В 1939 году, когда Дунаевский узнал о кончине Николая Николаевича, он разрыдался. Исаак Осипович был человеком чрезвычайно сдержанным, прагматичным и осторожным. Может быть, поэтому судьба к нему благоволила и миловала его в то время, когда на многих его коллег обрушивались тяжкие, подчас роковые испытания. Но, очевидно, то, что происходило вокруг, накапливалось и накапливалось в его душе. Возможно, потому так трагически оборвалась его жизнь в 1955 году, на взлете его творчества…
…Итак, музыкальному спектаклю не суждено было сбыться. Возможно, уход Дунаевского стал началом кризиса театра Н. Н. Синельникова. По-настоящему он разразится только через два года, а пока внешне все обстоит весьма благополучно. Все те же аншлаги, репетиции новых спектаклей, дивертисменты, ставшие хорошей традицией. На них стремится попасть весь Харьков. Говорят, С. В. Рахманинов однажды сказал: «Если я не занимаюсь один день, замечаю только я. Если не занимаюсь два — замечает мое окружение. Если же не подхожу к инструменту три дня — замечает публика». Очевидно, в тот момент только Синельников почувствовал, что надвигается кризис…
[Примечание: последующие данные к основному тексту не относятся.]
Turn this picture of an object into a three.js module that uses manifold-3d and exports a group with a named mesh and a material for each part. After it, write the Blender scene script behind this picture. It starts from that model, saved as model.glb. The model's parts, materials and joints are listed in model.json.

Между тем жизнь в Харькове бурлила. В оперном театре началось столпотворение. Выпускник Харьковской консерватории 22-летний Иван Козловский блистал в опере Вагнера «Лоэнгрин».
Однажды в Харьков приехал Владимир Маяковский. В клубе Народного дома он читал свою поэму «150 000 000». Клава не сумела попасть на его вечер. В этот день шел спектакль «Идиот». В четвертом акте Шульженко очень красиво изображала бездыханную Настасью Филипповну, вместо Сони Баранской, исполнительницы главной роли. Клава лежала, свесив свою чуть полноватую руку, и, закрыв глаза, думала, как жаль, что уехал Кирилл Иванов, который любил ее детской наивной любовью. Она вспомнила, как под Новый год он провожал ее домой. Они шли с Газовой улицы до ее Владимирки, а это почти два часа пешком, и около дома он ее поцеловал в щеку, а мама, Вера Александровна, увидела и отлучила Кирилла от дома. Он страшно переживал и просил Милю Каминскую поговорить с Верой Александровной. А Миля только смеялась.
…В зале сидел ее отец и со слезами на глазах смотрел на руку своей любимой дочери (больше ничего из алькова не было видно). Он не слышал диалога Рогожина с Мышкиным, он смотрел на руку Клавочки и думал: «Сбылось! Какое счастье! Наша дочь — актриса!» Еще в зале сидели Катаринские, муж и жена, известные на весь Харьков антиквары. Они только что поженились, и Роза Катаринская надела на свое темно-бордовое платье большую красивую брошь. Когда она вошла под руку с мужем в зал и царственно уселась в первом ряду, дамы смотрели на нее, а некоторые еще до начала спектакля подходили вроде бы к оркестровой яме, а сами бросали любопытно-недобрые взгляды на брошь, переливавшуюся и сверкавшую при каждом движении Розы. Ее муж, со странным для Харькова именем Альберт, с восторгом смотрел на жену, ревниво поглядывая на окружающих, все ли, мол, по достоинству оценили мой свадебный подарок. Так весь спектакль они и просидели, любуясь друг другом и брошью.